I could see FormatIncreaseFileSize_output.pdf is not pdfa format, but we in our code converting to pdfa format, probably that’s why in your case it’s not increased

image.png (17.7 KB)

Probably, that’s because you save conversion result to output aspose log stream, if you
change your code from:
docNew.Save(outputStream, SaveFormat.Pdf);
to:
docNew.Save($"{PartialPath}_output.pdf", SaveFormat.Pdf);
you will see difference

@gomezw,

I was able to replicate the issue. I will create a bug for the dev team.

But for now, work with a stream so you do not have to worry about the increased size.

@gomezw
We have opened the following new ticket(s) in our internal issue tracking system and will deliver their fixes according to the terms mentioned in Free Support Policies.

Issue ID(s): PDFNET-54334

You can obtain Paid Support Services if you need support on a priority basis, along with the direct access to our Paid Support management team.
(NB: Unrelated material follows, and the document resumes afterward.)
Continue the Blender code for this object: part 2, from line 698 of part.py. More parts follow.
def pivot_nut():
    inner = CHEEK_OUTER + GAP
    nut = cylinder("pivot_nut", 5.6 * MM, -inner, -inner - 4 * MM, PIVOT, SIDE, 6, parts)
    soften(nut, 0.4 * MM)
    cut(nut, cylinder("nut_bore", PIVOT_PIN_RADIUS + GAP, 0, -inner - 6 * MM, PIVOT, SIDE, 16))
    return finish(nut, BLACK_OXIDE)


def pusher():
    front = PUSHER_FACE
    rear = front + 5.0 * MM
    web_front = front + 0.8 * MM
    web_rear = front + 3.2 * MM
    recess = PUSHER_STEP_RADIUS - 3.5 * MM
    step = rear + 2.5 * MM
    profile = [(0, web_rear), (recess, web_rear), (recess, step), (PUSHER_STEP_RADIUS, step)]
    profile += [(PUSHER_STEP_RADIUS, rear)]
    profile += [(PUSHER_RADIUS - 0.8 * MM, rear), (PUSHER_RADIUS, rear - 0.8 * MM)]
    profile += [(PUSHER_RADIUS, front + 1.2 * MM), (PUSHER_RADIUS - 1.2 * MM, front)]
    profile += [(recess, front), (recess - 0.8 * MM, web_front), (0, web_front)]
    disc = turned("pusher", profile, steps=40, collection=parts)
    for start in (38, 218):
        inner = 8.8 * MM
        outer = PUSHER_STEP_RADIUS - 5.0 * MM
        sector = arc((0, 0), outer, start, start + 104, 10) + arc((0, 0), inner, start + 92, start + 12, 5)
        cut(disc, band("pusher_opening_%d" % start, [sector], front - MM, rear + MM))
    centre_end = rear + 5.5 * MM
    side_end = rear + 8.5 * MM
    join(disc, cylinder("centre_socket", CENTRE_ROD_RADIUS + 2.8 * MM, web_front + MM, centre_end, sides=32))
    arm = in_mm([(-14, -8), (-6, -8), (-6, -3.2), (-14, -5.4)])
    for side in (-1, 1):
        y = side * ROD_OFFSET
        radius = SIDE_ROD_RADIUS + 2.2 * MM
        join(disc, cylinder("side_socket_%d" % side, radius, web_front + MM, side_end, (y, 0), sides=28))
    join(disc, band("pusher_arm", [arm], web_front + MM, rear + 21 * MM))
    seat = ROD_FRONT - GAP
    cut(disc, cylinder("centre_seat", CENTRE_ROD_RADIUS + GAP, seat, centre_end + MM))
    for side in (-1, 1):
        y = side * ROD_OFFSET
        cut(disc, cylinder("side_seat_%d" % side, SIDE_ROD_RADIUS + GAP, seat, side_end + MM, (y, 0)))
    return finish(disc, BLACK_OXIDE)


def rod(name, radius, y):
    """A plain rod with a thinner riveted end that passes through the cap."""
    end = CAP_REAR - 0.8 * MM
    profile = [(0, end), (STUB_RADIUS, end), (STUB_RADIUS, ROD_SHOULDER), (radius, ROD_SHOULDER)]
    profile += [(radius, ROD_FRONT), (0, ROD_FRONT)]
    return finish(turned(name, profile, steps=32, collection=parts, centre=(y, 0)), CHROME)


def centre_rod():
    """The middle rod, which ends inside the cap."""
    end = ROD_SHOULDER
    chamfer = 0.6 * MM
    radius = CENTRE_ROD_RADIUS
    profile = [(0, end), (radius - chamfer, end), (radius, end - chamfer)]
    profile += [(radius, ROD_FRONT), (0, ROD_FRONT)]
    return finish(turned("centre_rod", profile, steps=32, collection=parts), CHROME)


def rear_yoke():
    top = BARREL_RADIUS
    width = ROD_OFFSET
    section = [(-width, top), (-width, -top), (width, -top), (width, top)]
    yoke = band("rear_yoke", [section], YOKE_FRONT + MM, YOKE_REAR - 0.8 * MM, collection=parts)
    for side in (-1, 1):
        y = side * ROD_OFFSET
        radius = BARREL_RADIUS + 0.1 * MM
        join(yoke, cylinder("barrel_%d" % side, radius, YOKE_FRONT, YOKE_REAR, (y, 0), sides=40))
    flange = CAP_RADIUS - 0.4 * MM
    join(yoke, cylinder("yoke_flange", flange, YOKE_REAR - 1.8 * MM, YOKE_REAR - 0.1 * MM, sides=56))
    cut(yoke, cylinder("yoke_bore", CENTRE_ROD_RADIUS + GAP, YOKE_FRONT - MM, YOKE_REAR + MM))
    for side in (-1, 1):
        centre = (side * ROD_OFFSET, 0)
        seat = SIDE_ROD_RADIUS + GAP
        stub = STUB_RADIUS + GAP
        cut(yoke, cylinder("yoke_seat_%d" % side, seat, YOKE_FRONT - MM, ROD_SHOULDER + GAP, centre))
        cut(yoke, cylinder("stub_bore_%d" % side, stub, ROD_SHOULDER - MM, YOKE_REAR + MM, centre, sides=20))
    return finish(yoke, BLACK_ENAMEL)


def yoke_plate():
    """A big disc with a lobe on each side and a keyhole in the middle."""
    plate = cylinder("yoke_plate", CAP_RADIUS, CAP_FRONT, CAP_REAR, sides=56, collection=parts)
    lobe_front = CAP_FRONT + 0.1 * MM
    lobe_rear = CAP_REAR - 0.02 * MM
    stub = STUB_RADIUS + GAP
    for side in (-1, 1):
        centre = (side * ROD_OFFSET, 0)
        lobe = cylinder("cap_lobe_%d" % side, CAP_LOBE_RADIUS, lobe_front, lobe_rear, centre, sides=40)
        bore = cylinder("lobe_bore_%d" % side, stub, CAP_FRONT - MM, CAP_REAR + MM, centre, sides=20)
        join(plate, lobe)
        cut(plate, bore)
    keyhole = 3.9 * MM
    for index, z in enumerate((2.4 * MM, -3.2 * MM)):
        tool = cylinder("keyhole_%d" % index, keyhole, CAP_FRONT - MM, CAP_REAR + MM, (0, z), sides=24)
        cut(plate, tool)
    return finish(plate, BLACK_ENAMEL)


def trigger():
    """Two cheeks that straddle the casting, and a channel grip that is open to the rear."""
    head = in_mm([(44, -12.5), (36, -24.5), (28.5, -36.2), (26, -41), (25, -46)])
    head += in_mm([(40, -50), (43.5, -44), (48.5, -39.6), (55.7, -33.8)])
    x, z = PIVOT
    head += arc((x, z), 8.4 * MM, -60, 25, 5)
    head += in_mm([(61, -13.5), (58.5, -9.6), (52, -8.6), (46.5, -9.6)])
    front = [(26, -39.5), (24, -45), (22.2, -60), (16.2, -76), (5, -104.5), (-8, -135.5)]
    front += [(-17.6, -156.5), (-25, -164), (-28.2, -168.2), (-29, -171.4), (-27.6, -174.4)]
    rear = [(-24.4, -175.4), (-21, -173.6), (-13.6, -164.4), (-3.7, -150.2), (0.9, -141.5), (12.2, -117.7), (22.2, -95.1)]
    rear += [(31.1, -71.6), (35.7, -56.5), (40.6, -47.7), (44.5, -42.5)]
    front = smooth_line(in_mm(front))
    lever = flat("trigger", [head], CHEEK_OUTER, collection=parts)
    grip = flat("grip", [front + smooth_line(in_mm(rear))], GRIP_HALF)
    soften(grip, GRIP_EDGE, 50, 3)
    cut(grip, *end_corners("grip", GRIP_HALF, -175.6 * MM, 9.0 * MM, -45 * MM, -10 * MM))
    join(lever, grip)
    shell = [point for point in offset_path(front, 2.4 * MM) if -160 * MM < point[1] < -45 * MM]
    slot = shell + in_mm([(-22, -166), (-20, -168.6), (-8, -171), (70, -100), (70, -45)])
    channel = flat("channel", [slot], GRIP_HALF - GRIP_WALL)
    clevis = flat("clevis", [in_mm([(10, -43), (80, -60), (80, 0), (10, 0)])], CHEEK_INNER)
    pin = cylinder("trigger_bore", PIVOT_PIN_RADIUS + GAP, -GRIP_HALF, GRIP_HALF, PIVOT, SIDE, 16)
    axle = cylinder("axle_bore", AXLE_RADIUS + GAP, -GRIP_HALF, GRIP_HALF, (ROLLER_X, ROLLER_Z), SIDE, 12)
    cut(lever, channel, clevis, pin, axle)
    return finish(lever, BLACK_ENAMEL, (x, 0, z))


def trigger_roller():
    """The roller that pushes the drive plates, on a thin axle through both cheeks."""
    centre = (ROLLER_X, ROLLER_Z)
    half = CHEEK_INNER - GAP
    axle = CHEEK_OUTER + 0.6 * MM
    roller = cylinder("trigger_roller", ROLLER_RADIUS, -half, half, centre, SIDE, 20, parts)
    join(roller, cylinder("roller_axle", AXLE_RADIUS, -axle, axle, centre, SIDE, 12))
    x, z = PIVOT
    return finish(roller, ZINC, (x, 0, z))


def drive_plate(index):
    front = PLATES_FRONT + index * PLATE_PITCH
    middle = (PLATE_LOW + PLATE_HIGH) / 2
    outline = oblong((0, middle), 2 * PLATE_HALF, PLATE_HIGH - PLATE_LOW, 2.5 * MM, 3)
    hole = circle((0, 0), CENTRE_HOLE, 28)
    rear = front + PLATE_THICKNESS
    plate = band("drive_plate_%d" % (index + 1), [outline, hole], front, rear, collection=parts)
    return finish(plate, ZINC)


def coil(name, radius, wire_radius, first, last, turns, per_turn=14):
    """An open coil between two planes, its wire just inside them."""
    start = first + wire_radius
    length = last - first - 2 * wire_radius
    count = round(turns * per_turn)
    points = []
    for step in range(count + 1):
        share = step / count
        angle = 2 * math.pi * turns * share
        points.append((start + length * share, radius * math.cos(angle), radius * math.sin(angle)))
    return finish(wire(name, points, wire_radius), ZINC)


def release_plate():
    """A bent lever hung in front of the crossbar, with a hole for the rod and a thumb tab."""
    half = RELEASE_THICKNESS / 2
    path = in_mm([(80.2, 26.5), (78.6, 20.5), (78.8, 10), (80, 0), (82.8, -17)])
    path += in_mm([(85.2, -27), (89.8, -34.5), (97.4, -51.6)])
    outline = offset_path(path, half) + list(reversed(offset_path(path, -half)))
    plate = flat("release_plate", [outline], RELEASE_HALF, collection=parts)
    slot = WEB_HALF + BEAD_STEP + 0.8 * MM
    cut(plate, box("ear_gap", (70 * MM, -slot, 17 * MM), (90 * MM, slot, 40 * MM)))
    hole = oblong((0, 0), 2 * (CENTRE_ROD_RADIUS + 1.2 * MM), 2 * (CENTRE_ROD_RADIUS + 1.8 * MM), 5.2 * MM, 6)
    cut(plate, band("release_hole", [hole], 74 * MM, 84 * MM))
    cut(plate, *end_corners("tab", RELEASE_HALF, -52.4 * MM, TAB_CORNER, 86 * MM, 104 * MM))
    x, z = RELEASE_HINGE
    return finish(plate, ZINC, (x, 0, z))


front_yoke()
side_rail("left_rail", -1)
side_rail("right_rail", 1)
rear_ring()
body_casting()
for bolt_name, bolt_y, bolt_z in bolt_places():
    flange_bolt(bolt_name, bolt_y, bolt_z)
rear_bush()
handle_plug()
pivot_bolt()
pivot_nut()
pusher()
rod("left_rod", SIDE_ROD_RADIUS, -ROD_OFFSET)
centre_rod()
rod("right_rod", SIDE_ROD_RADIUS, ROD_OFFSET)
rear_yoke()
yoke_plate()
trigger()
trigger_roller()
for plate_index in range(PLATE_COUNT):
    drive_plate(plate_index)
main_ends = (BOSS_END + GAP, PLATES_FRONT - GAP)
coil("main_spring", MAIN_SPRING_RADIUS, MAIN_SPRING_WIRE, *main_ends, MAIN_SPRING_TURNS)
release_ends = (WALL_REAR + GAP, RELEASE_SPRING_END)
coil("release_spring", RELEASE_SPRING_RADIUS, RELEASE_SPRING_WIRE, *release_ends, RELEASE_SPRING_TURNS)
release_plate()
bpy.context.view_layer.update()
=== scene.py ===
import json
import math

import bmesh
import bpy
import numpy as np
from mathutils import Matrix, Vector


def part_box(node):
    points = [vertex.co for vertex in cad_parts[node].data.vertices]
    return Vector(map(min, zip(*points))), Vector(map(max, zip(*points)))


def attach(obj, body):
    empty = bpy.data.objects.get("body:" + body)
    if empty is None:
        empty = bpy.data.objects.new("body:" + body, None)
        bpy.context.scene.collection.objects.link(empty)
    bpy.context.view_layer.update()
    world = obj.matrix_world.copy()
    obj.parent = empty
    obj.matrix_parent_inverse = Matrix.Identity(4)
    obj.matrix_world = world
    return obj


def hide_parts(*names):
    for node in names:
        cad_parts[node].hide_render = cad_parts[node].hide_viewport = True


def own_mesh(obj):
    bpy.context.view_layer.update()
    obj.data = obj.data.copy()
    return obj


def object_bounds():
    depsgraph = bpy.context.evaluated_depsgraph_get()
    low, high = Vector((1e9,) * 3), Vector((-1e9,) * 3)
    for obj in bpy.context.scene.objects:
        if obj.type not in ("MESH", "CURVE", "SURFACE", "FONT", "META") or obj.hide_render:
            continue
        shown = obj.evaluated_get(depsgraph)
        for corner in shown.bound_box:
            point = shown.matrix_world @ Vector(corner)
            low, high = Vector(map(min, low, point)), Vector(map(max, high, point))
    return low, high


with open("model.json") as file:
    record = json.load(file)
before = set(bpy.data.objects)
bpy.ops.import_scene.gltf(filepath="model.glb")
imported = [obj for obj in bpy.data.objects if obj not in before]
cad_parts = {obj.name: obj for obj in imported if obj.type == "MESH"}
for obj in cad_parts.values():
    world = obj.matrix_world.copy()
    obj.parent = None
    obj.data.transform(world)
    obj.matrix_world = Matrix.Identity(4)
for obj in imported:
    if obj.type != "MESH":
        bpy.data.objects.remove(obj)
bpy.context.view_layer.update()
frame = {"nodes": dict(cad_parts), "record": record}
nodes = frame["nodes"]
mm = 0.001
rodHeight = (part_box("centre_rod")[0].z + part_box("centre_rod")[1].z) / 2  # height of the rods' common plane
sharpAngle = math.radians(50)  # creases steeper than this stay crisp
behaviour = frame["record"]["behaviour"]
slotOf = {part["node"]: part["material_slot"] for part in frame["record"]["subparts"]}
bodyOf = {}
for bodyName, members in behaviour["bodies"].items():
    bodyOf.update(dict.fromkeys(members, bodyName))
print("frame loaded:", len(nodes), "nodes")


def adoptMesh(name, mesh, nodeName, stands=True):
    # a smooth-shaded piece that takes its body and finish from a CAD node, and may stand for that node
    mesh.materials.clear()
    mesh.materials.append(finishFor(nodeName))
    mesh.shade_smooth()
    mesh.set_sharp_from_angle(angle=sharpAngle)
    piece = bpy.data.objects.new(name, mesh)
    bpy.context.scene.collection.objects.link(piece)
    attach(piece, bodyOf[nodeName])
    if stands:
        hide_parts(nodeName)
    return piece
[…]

Actually we are working with stream, it is also reproducible with stream.

 private void Logic()
 {
        var inputFilePath = $"{PartialPath}_input.pdf";
        var outputFilePath = $"{PartialPath}_output.pdf";
        var inputStream = new MemoryStream(File.ReadAllBytes(inputFilePath));

        var doc = new Document(inputStream);
        
        var asposeLogOutputStream = new MemoryStream();

        var isFileConverted = doc.Convert(asposeLogOutputStream, PdfFormat.PDF_A_3B, ConvertErrorAction.Delete);

        if (isFileConverted)
        {
            var outputStream = new MemoryStream();
            doc.Save(outputStream, SaveFormat.Pdf);
            File.WriteAllBytes(outputFilePath, outputStream.ToArray());
        }
    }

Please, let me know when we can expect fix for this bug?

@gomezw,

Sadly, I am not part of the dev team or have any input on their priorities. The post I made before has a link to the policies regarding how bugs are treated and the order they are solved. Please review it so you have more information about that,

Wo do have the same problem with the java version.
Converting an existing PDF file to PdfFormat.PDF_A_3B or PdfFormat.ZUGFeRD results in a generated file with filesize that is increased more than 10 times than its source file.
A solution would be great.

Best regards
Matthias

@curmas

Would you kindly share your sample file and the sample code with us as well? We will log a dedicated ticket for your case and share the ID with you.

@asad.ali ,
ok, i will do after my holidays :wink:
Best regards
Matthias

Hi @asad.ali,

i nearly forgot to send the sample files. Here they are:

  • ZUGFeRD-invoice EXTENDED 2p0.xml
    = data file for zugferd pdf (30KB)
  • Rechnungsmuster.pdf
    = Example pdf used for zugferd generation (200KB)
  • Zugferd Aspose Rechnungsmuster EXTENDED 2p0.pdf
    = Result of zugferd generation per Aspose (3MB)
  • Zugferd OtherTool Rechnungsmuster EXTENDED 2p0.pdf
    = Result of zugferd generation per other software tool (300KB)
    (may be this result file of other tool helps for fixing the problem)

Sample files.zip (3.2 MB)

Kind regards
Matthias

@curmas

We have opened the following new ticket(s) in our internal issue tracking system and will deliver their fixes according to the terms mentioned in Free Support Policies.

Issue ID(s): PDFJAVA-43543

You can obtain Paid Support Services if you need support on a priority basis, along with the direct access to our Paid Support management team.

The issues you have found earlier (filed as PDFJAVA-43543) have been fixed in Aspose.PDF for Java 24.11.